In June 2022, inflation peaked at CPI: 9.1%, but by November 2023, it declined to CPI: 3.2%, moving away from a high inflation state.
As of November 2023, the Federal Reserve’s policy interest rate is 5.5%, and there is speculation about a halt in interest rate hikes due to two consecutive postponed rate hikes.
However, the yield curve is still in an inverted state, and with unemployment rates not yet rising, it is considered that the economic cycle is at the entrance of Full Recession.
Presently, the economy is contracting rapidly due to a sharp increase in policy interest rates.
A recession is steadily approaching.
To prevent a significant economic downturn, the market predicts that the Federal Reserve will lower policy interest rates by 2024.
Interest rates and stock prices have an inverse correlation.
Investors have started factoring in anticipated future interest rate cuts, and the NASDAQ, a sensitive index to economic conditions, has risen to near its year-to-date high.

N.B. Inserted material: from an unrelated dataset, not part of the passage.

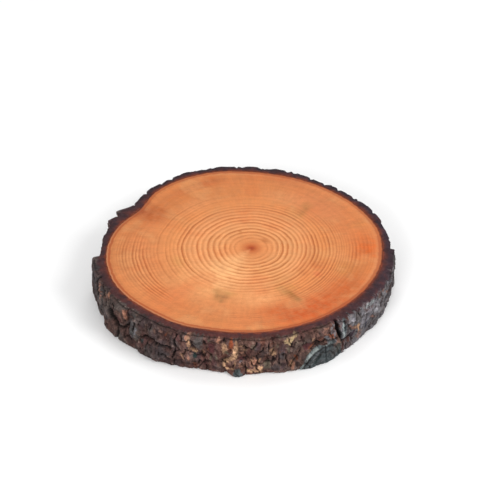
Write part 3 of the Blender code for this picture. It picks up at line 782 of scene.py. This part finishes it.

Therefore, the market cycle is considered to be exiting Market Bottom.
【Creating a Portfolio Using Sector Rotation】
Sector rotation is a useful indicator for all investors.
For those primarily engaged in short-term investments, it provides clues to sectors with currently high performance or those expected to perform well in the near future.
For long-term investors, it helps identify undervalued quality value stocks.
Understand sector rotation correctly and utilize it to make informed decisions in stock investment.
Understanding economic and market cycles makes sector rotation easier to comprehend.
Observing economic indicators reveals the current position of the economic cycle, while interpreting stock price trends deciphers the current position of the market cycle.
With knowledge of economic and market cycles, sector rotation can be employed to predict sectors expected to perform well.
Learning sector rotation can lead to more successful trades and investments, even with a 1% higher win rate.